▶ [Available data]:
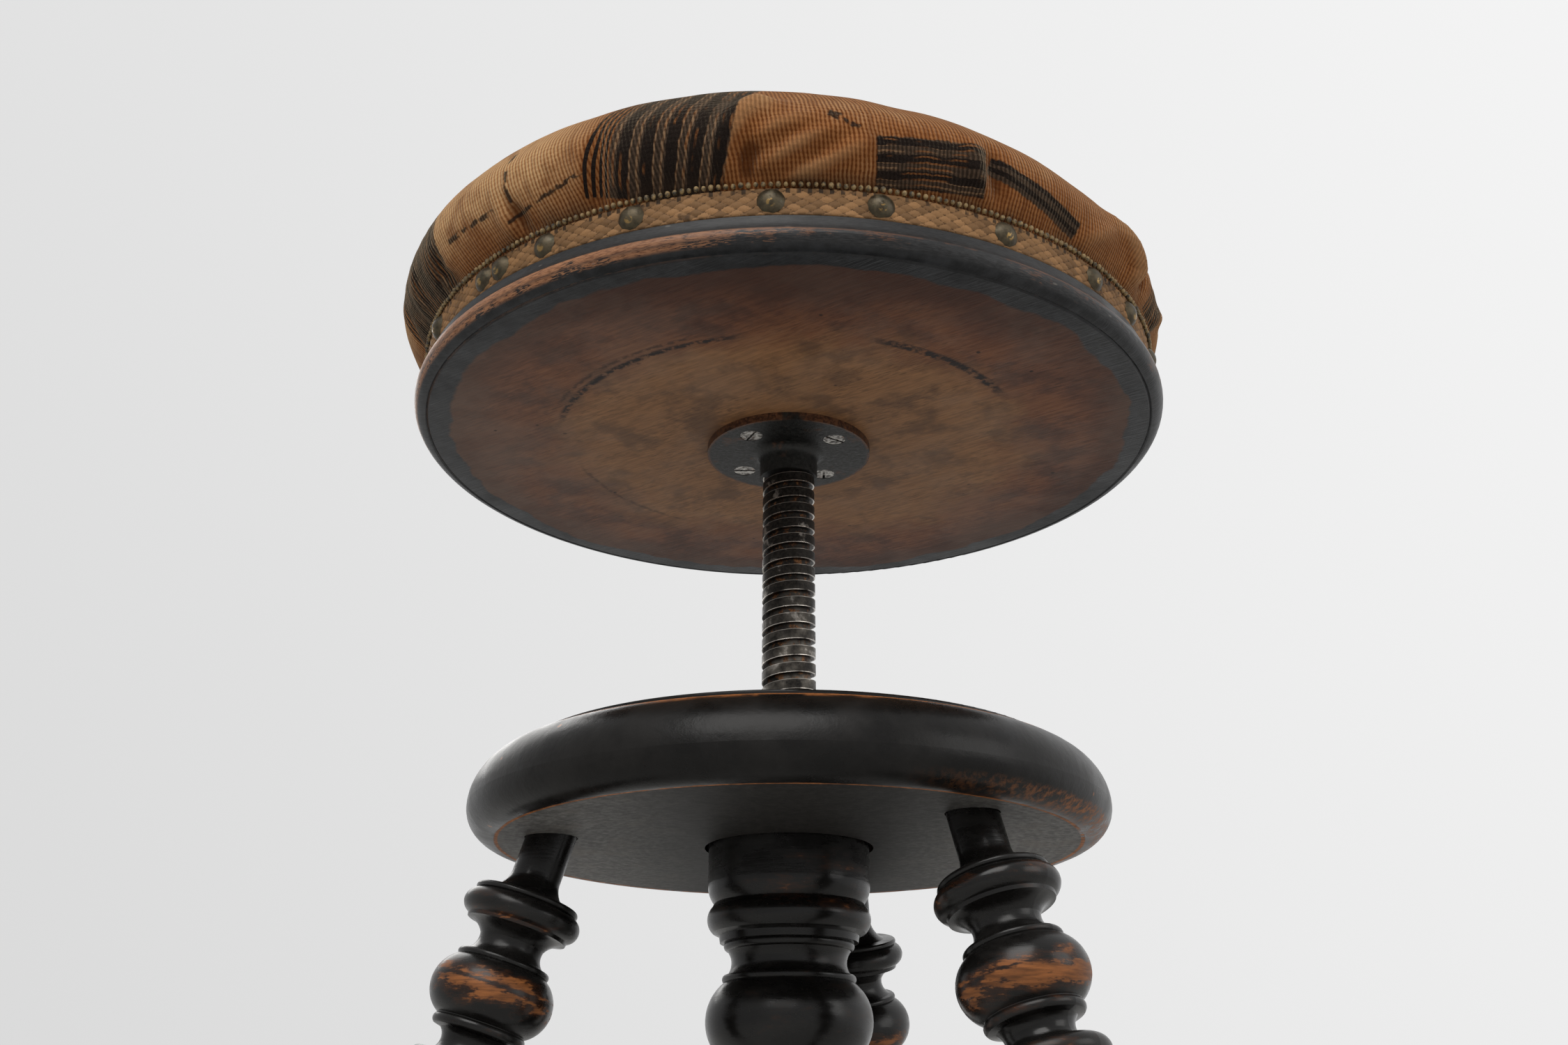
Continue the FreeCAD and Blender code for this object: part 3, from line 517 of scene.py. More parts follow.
def cloth_places(points):
    """Bearing in degrees and distance up the cloth from the braid in millimetres, for each point"""
    board = node_foot("seat_board") / MM
    x, y, z = (points / MM).T
    bearing = np.degrees(np.arctan2(y, x))
    reach = np.hypot(x, y)
    height = z - board
    up = np.zeros(len(points))
    for low in range(-180, 180, 3):
        inside = (bearing >= low) & (bearing < low + 3.0001)
        if not inside.any():
            continue
        section = smooth_section(section_at(low + 1.5), 520)
        lengths = run(section)
        away = (reach[inside, None] - section[None, :, 0]) ** 2
        away += (height[inside, None] - section[None, :, 1]) ** 2
        up[inside] = lengths[away.argmin(1)] - np.interp(BRAID_TOP, section[:80, 1], lengths[:80])
    return bearing, up, height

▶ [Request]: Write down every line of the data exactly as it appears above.

▶ [Exercise solution]:
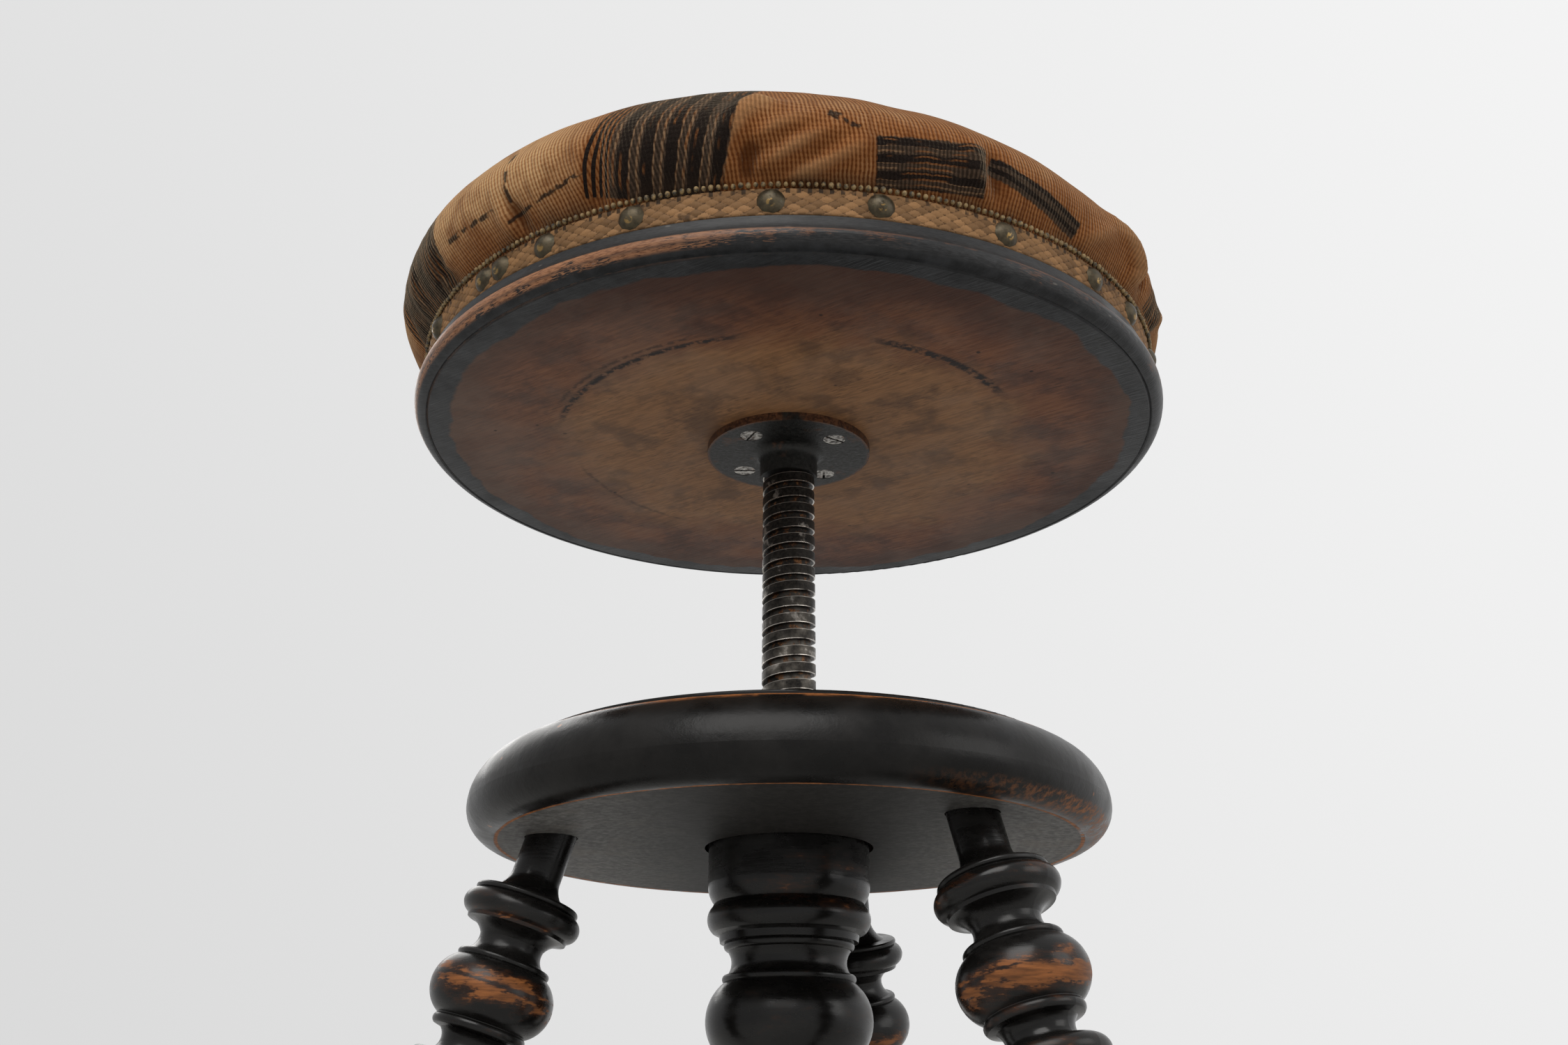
Continue the FreeCAD and Blender code for this object: part 3, from line 517 of scene.py. More parts follow.
def cloth_places(points):
    """Bearing in degrees and distance up the cloth from the braid in millimetres, for each point"""
    board = node_foot("seat_board") / MM
    x, y, z = (points / MM).T
    bearing = np.degrees(np.arctan2(y, x))
    reach = np.hypot(x, y)
    height = z - board
    up = np.zeros(len(points))
    for low in range(-180, 180, 3):
        inside = (bearing >= low) & (bearing < low + 3.0001)
        if not inside.any():
            continue
        section = smooth_section(section_at(low + 1.5), 520)
        lengths = run(section)
        away = (reach[inside, None] - section[None, :, 0]) ** 2
        away += (height[inside, None] - section[None, :, 1]) ** 2
        up[inside] = lengths[away.argmin(1)] - np.interp(BRAID_TOP, section[:80, 1], lengths[:80])
    return bearing, up, height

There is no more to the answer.